As she also acknowledges: this can work if you’re producing your own games on your own time; when you’re working as part of a business, telling the people who control the budget that you’re going to ignore speed and cost doesn’t work so well.

I’m not sure that that works so well for me personally as a programmer, though. My focus is on evolving software through as small steps as possible, with an external Product Owner prioritizing the customer-visible features. That means that, at any stage, I want to have written software that’s as good as I can have written in that amount of time, while preserving the ability to continue to do so in the future.

So I’ll alter the triad in the opposite direction, by picking all three. I’m very self-centered, so from my point of view, the cost is generally fixed, it’s my salary, I’m not going to magically produce twice as much work or twice as good work if you pay me more. And I certainly agree with Romero that I want to produce great work. And then the scope is what it is: you’ll get a different product if you ask for the best I can produce in a week than the best I can produce in a year, but in any case you can pick the scope however you want. Or, to put it another way: the Triad of Constraints implicitly assumes that you’re making choices up front instead of evolving; why would I want to do that?

Of course, I’m just punting certain decisions over to a Product Owner; Romero is more the Product Owner herself. That’s the way to approach the control aspects that I discussed above in a way where I’m less dubious: deciding on the sequence and details of user-facing features is an important role, no question.

Works and Creation

She has a comeback to my evolutionary design boosterism: she has no patience for the concept of the Minimal Viable Product, whereas to me it seems like an obviously good step in an evolutionary design.

But I’ve spent my entire professional career on software that is designed to be used and grow over the course of years, even decades. This is very different from a more traditional sort of creative work: where you release a work into the world, let people experience it as a whole, and move on to producing your next work.

And I’m not nearly as convinced about Minimal Viable Products or evolutionary design in the creative work arena. When I’m reading a book, I don’t want to start by reading a minimal version of that book one month, then reading a slightly more fleshed out version a couple of months later, then reading a third version that retreats in some areas based on user feedback and moves in a different direction: I just want to pick up a book and read it. And the same goes for games, much of the time, though admittedly less universally these days.

This doesn’t mean that evolutionary design doesn’t work in a context of polished creative works: you can still produce them iteratively, you can still solicit feedback from a trusted close circle at frequent intervals. And, as she says: “what if I made something as good as I possibly could every frigging day?” That’s one of the lessons she learned from Jiro: he ships every night.

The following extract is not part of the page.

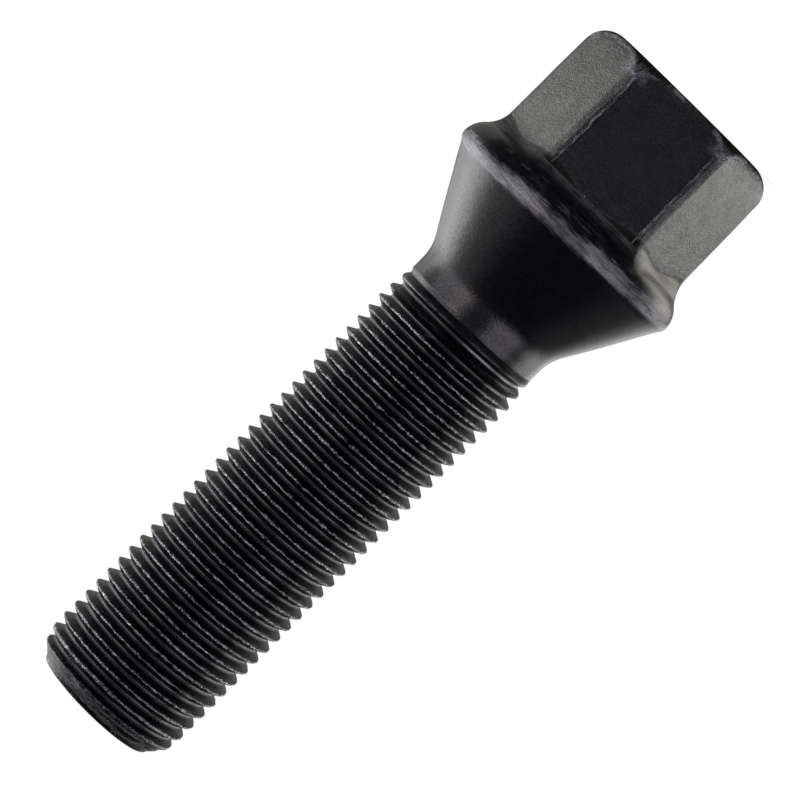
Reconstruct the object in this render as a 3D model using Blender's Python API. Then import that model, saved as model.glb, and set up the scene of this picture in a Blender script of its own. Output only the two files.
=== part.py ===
"""A wheel bolt: hexagon head, rim, conical seat, bare neck and a rolled fine thread.

The bolt is cold forged and thread rolled from one piece of steel, so it is one solid.
It stands on the flat end of its head. The origin is the centre of that face, and +Z runs
along the bolt's axis towards the tip of the thread. One flat of the hexagon faces -Y.
One Blender unit is one metre.

The surface is built as columns that run along the bolt, side by side round its axis.
"""

import math

import bmesh
import bpy

MM = 0.001

# Rolled thread, right-handed, ISO metric form
THREAD_DIAMETER = 13.9 * MM
THREAD_PITCH = 1.25 * MM
THREAD_START_TURN = 0.056
GROOVE_RUN_OUT = 1.5 * MM
CREST_RUN_OUT = 3.2 * MM

# Shank, measured from where the seat's cone would meet the neck
SHANK_LENGTH = 45.5 * MM
NECK_LENGTH = 1.97 * MM
TIP_TAPER_LENGTH = 3.6 * MM
TIP_TAPER_DEPTH = 0.7 * MM
TIP_CHAMFER_DEPTH = 1.6 * MM
TIP_CHAMFER_ANGLE = math.radians(45.0)
TIP_EDGE_ROUND = 0.3 * MM

# Hexagon head
HEX_ACROSS_FLATS = 16.9 * MM
HEX_CORNER_ROUND = 1.15 * MM
HEAD_END_ROUND = 2.2 * MM
FOOT_ROUND_AT_FLATS = 0.8 * MM
FOOT_ROUND_AT_CORNERS = 3.4 * MM

# Rim and conical seat
RIM_HEIGHT = 14.1 * MM
RIM_OVERHANG = 1.72 * MM
RIM_BACK_ROUND = 2.2 * MM
RIM_FRONT_ROUND = 0.9 * MM
SEAT_ANGLE = math.radians(60.0)
SEAT_FILLET = 4.0 * MM

# Facets of the curved surfaces
CORNER_STEPS = 3
FLAT_STEPS = 8
ROUND_STEPS = 3
SHORTEST_EDGE = 0.01 * MM

# Proportions of the ISO metric thread, as shares of the pitch
CREST_SHARE = 1 / 8
DEPTH_SHARE = 0.6134
PITCH_LINE_SHARE = 0.3248
FLANK_SHARE = DEPTH_SHARE * math.tan(math.radians(30.0))

# Thread profile over one pitch: place along the bolt as a share of the pitch, and height
THREAD_PROFILE = (
    (-CREST_SHARE / 2, 1.0),
    (CREST_SHARE / 2, 1.0),
    (CREST_SHARE / 2 + FLANK_SHARE, 0.0),
    (1 - CREST_SHARE / 2 - FLANK_SHARE, 0.0),
)

# Sizes that follow from the ones above
CREST_RADIUS = THREAD_DIAMETER / 2
THREAD_DEPTH = THREAD_PITCH * DEPTH_SHARE
ROOT_RADIUS = CREST_RADIUS - THREAD_DEPTH
NECK_RADIUS = CREST_RADIUS - THREAD_PITCH * PITCH_LINE_SHARE
HEX_APOTHEM = HEX_ACROSS_FLATS / 2
HEX_CORNER_CENTRE = (HEX_APOTHEM - HEX_CORNER_ROUND) / math.cos(math.radians(30.0))
HEX_CORNER_RADIUS = HEX_CORNER_CENTRE + HEX_CORNER_ROUND
RIM_RADIUS = HEX_CORNER_RADIUS + RIM_OVERHANG
HALF_SEAT = SEAT_ANGLE / 2
SEAT_TOP_RADIUS = RIM_RADIUS - RIM_FRONT_ROUND * (1 - math.cos(HALF_SEAT))
SEAT_TOP_HEIGHT = RIM_HEIGHT + RIM_FRONT_ROUND * math.sin(HALF_SEAT)
SEAT_END_HEIGHT = SEAT_TOP_HEIGHT + (SEAT_TOP_RADIUS - NECK_RADIUS) / math.tan(HALF_SEAT)
THREAD_START = SEAT_END_HEIGHT + NECK_LENGTH
BOLT_LENGTH = SEAT_END_HEIGHT + SHANK_LENGTH
THREAD_END = BOLT_LENGTH - TIP_EDGE_ROUND
HEAD_COLUMNS = 6 * (CORNER_STEPS + FLAT_STEPS)
THREAD_COLUMNS = HEAD_COLUMNS // 2


def clear_scene():
    """Leaves nothing in the file, so that it holds only the bolt."""
    for obj in list(bpy.data.objects):
        bpy.data.objects.remove(obj, do_unlink=True)


def arc(centre, radius, start, end, steps=ROUND_STEPS):
    """Points (distance from the axis, height) along an arc, angles measured from outwards."""
    points = []
    for step in range(steps + 1):
        angle = start + (end - start) * step / steps
        points.append((centre[0] + radius * math.cos(angle), centre[1] + radius * math.sin(angle)))
    return points


def place(mesh, angle, point):
    """A vertex at this angle round the axis, at a point (distance from the axis, height)."""
    return mesh.verts.new((point[0] * math.cos(angle), point[0] * math.sin(angle), point[1]))


def skin(mesh, *corners):
    """One face, without the corners that lie on each other where a row runs out."""
    distinct = list(dict.fromkeys(corners))
    if len(distinct) > 2:
        mesh.faces.new(distinct)


# Head, rim and seat


def hexagon_outline():
    """Angle and distance from the axis of each column on the hexagon with round corners."""
    outline = []
    half_flat = HEX_CORNER_CENTRE / 2
    for side in range(6):
        turn = math.radians(60.0 * side)
        for step in range(CORNER_STEPS + 1):
            lean = math.radians(-30.0 + 60.0 * step / CORNER_STEPS)
            along = HEX_CORNER_CENTRE + HEX_CORNER_ROUND * math.cos(lean)
            across = HEX_CORNER_ROUND * math.sin(lean)
            outline.append((turn + math.atan2(across, along), math.hypot(across, along)))
        for step in range(1, FLAT_STEPS):
            across = half_flat * (2 * step / FLAT_STEPS - 1)
            angle = turn + math.radians(30.0) + math.atan2(across, HEX_APOTHEM)
            outline.append((angle, math.hypot(across, HEX_APOTHEM)))
    return outline


def head_end(side):
    """Domed end of the head, from the edge of its flat face out to the hexagon's side."""
    face_radius = HEX_CORNER_RADIUS - HEAD_END_ROUND
    rest = math.radians(-90.0)
    lean = -math.acos(min(1.0, (side - face_radius) / HEAD_END_ROUND))
    return arc((face_radius, HEAD_END_ROUND), HEAD_END_ROUND, rest, lean)


def head_foot(side):
    """Hollow round from the hexagon's side into the back of the rim, wider at the corners."""
    towards_corner = (side - HEX_APOTHEM) / (HEX_CORNER_RADIUS - HEX_APOTHEM)
    foot = FOOT_ROUND_AT_FLATS + (FOOT_ROUND_AT_CORNERS - FOOT_ROUND_AT_FLATS) * towards_corner
    rim_centre = (RIM_RADIUS - RIM_BACK_ROUND, RIM_HEIGHT)
    out = side + foot - rim_centre[0]
    down = math.sqrt((foot + RIM_BACK_ROUND) ** 2 - out**2)
    foot_centre = (side + foot, RIM_HEIGHT - down)
    meeting = math.atan2(down, -out)
    hollow = arc(foot_centre, foot, math.pi, meeting)
    back = arc(rim_centre, RIM_BACK_ROUND, meeting - math.pi, 0.0)
    return hollow + back[1:]


def seat():
    """Front of the rim, the cone that centres the wheel, and the round into the neck."""
    front = arc((RIM_RADIUS - RIM_FRONT_ROUND, RIM_HEIGHT), RIM_FRONT_ROUND, 0.0, HALF_SEAT, 2)
    neck_height = SEAT_END_HEIGHT + SEAT_FILLET * math.tan(HALF_SEAT / 2)
    fillet_centre = (NECK_RADIUS + SEAT_FILLET, neck_height)
    return front[1:] + arc(fillet_centre, SEAT_FILLET, math.pi + HALF_SEAT, math.pi)


def build_head(mesh):
    """The head from its flat end to the neck. Returns the first and the last ring of vertices."""
    columns = []
    for number, (hex_angle, side) in enumerate(hexagon_outline()):
        even_angle = math.radians(360.0) * (number - CORNER_STEPS / 2) / HEAD_COLUMNS
        hexagonal = head_end(side) + head_foot(side)[: ROUND_STEPS + 1]
        rounded = head_foot(side)[ROUND_STEPS + 1 :] + seat()
        column = [place(mesh, hex_angle, point) for point in hexagonal]
        for row, point in enumerate(rounded, 1):
            evened = min(1.0, row / ROUND_STEPS)
            angle = hex_angle + (even_angle - hex_angle) * evened
            column.append(place(mesh, angle, point))
        columns.append(column)
    for left, right in zip(columns, columns[1:] + columns[:1]):
        for row in range(len(left) - 1):
            skin(mesh, left[row], right[row], right[row + 1], left[row + 1])
    return [column[0] for column in columns], [column[-1] for column in columns]


# Thread


def tip_radius(height):
    """Envelope of the thread at the tip: a slow curved taper, cut off by a steep chamfer."""
    curve = (TIP_TAPER_LENGTH**2 + TIP_TAPER_DEPTH**2) / (2 * TIP_TAPER_DEPTH)
    into = max(0.0, height - (BOLT_LENGTH - TIP_TAPER_LENGTH))
    tapered = CREST_RADIUS - curve + math.sqrt(curve**2 - into**2)
    to_end = BOLT_LENGTH - height
    chamfered = CREST_RADIUS - TIP_CHAMFER_DEPTH + to_end * math.tan(TIP_CHAMFER_ANGLE)
    return min(tapered, chamfered)


def thread_radius(share, height):
    """Distance of the thread's surface from the axis, run out towards the neck and the tip."""
    above = height - THREAD_START
    sunk = min(1.0, above / GROOVE_RUN_OUT)
    raised = min(1.0, above / CREST_RUN_OUT)
    lowest = NECK_RADIUS - (NECK_RADIUS - ROOT_RADIUS) * sunk
    highest = NECK_RADIUS + (CREST_RADIUS - NECK_RADIUS) * raised
    full = CREST_RADIUS - THREAD_DEPTH * (1 - share)
    return min(max(full, lowest), highest, tip_radius(height))


def thread_column(mesh, turn):
    """One column of the thread. The rows beyond its two ends all fall on its end vertices."""
    turns = math.ceil((THREAD_END - THREAD_START) / THREAD_PITCH) + 2
    angle = math.radians(360.0) * turn
    first = place(mesh, angle, (NECK_RADIUS, THREAD_START))
    last = place(mesh, angle, (tip_radius(THREAD_END), THREAD_END))
    column = []
    for whole in range(-2, turns):
        for place_share, height_share in THREAD_PROFILE:
            pitches = whole + place_share + turn - THREAD_START_TURN
            height = THREAD_START + THREAD_PITCH * pitches
            if height < THREAD_START + SHORTEST_EDGE:
                column.append(first)
            elif height > THREAD_END - SHORTEST_EDGE:
                column.append(last)
            else:
                column.append(place(mesh, angle, (thread_radius(height_share, height), height)))
    return column


def build_thread(mesh):
    """The thread as one helical skin. Returns its first and its last ring of vertices."""
    columns = [thread_column(mesh, number / THREAD_COLUMNS) for number in range(THREAD_COLUMNS)]
    rows = len(columns[0])
    per_pitch = len(THREAD_PROFILE)
    turned_once = columns[0][per_pitch:] + columns[0][-1:] * per_pitch
    for left, right in zip(columns, columns[1:] + [turned_once]):
        for row in range(rows - 1):
            skin(mesh, left[row], right[row], right[row + 1], left[row + 1])
    return [column[0] for column in columns], [column[-1] for column in columns]


def join_neck(mesh, neck_ring, thread_ring):
    """The bare neck, which has two columns of the head to each column of the thread."""
    shift = CORNER_STEPS // 2
    wide = neck_ring[shift:] + neck_ring[:shift]
    for number, foot in enumerate(thread_ring):
        following = thread_ring[(number + 1) % THREAD_COLUMNS]
        start, middle = wide[2 * number], wide[2 * number + 1]
        end = wide[(2 * number + 2) % HEAD_COLUMNS]
        skin(mesh, start, middle, foot)
        skin(mesh, middle, following, foot)
        skin(mesh, middle, end, following)


def build_tip(mesh, thread_ring):
    """The rounded edge of the tip and its flat end face."""
    round_centre = (tip_radius(THREAD_END) - TIP_EDGE_ROUND, THREAD_END)
    edge = arc(round_centre, TIP_EDGE_ROUND, 0.0, math.pi / 2, 2)
    ring = thread_ring
    for point in edge[1:]:
        angles = [math.atan2(vertex.co.y, vertex.co.x) for vertex in thread_ring]
        next_ring = [place(mesh, angle, point) for angle in angles]
        for number in range(THREAD_COLUMNS):
            after = (number + 1) % THREAD_COLUMNS
            skin(mesh, ring[number], ring[after], next_ring[after], next_ring[number])
        ring = next_ring
    skin(mesh, *ring)


# Finish


def phosphated_steel():
    """Forged steel under a thin black phosphate coating: dark, satin, a little metallic."""
    material = bpy.data.materials.new("black_phosphated_steel")
    material.use_nodes = True
    shader = material.node_tree.nodes["Principled BSDF"]
    shader.inputs["Base Color"].default_value = (0.030, 0.031, 0.034, 1.0)
    shader.inputs["Metallic"].default_value = 0.6
    shader.inputs["Roughness"].default_value = 0.42
    return material


def build_bolt():
    """The whole bolt as one closed surface."""
    mesh = bmesh.new()
    end_ring, neck_ring = build_head(mesh)
    thread_first, thread_last = build_thread(mesh)
    skin(mesh, *reversed(end_ring))
    join_neck(mesh, neck_ring, thread_first)
    build_tip(mesh, thread_last)
    bmesh.ops.recalc_face_normals(mesh, faces=mesh.faces)
    data = bpy.data.meshes.new("wheel_bolt")
    mesh.to_mesh(data)
    mesh.free()
    data.materials.append(phosphated_steel())
    data.shade_smooth()
    data.set_sharp_from_angle(angle=math.radians(35.0))
    bolt = bpy.data.objects.new("wheel_bolt", data)
    bpy.context.collection.objects.link(bolt)
    return bolt


clear_scene()
bolt = build_bolt()
print("wheel bolt", len(bolt.data.vertices), "vertices", len(bolt.data.polygons), "faces")
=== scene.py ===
# %% [markdown]
# # A wheel bolt
#
# This bolt holds a car's wheel to its hub. It is cold forged from one piece of steel, its thread is
# rolled, and it is dipped in a black phosphate bath at the end. So it is one piece here too: a
# hexagon head, a rim, a cone that centres the wheel, a bare neck and a long fine thread.
#
# The finer bolt that is modelled below takes its place in the picture, in the same spot and at the
# same size. It stands on its head, with its axis on Z, and one Blender unit is one metre.

# %% Load the solid that everything is built around
import math

import bmesh
import bpy
from mathutils import Matrix, Vector


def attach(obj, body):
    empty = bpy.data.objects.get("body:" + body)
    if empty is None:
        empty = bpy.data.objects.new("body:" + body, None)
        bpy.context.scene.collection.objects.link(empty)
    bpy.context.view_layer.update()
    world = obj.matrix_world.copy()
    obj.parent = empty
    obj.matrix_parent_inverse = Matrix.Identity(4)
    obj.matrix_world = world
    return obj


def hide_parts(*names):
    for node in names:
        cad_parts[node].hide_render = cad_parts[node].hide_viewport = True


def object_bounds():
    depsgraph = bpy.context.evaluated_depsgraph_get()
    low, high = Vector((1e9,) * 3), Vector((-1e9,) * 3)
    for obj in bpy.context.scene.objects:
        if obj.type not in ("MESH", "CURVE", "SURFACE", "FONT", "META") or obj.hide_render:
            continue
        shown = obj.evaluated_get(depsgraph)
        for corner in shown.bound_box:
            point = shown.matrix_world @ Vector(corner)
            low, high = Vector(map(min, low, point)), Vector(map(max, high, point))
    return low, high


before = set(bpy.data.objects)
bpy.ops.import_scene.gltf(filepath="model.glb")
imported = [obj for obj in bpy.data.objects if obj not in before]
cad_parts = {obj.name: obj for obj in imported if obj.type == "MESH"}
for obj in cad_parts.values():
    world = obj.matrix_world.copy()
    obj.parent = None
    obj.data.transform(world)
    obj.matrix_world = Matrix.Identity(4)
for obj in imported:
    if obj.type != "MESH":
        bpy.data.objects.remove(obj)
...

So we’re returning to what I said above: work in small steps without sacrificing quality. I combine this with handing scope decisions off to a third party; she is in charge of scope, and she works in an industry where the scope that you choose for a product when it is released externally is a crucial decision.

Conclusions

Or at least next steps: I like evolution, after all!

One is that I should work harder to be doing my best during the times when I am working on something. If I’m spending the time on something, why not spend the time being focused and doing the best work I can? If I’m not going to do that, it’s probably better to not spend that time: instead, spend the time in a way that lets me get my energy back so that I can focus later.

And the other is that I should seek out greatness more. I’ve worked with one person whom I consider unquestionably great; or at least I worked in a startup that he cofounded, we rarely interacted at all. But, even so: those few interactions were incredibly energizing. (I was talking about those interactions with a friend of mine a couple of months ago, she said she’d rarely heard me sound so excited.) I should try to find more of that; I should try to deserve being around more of that.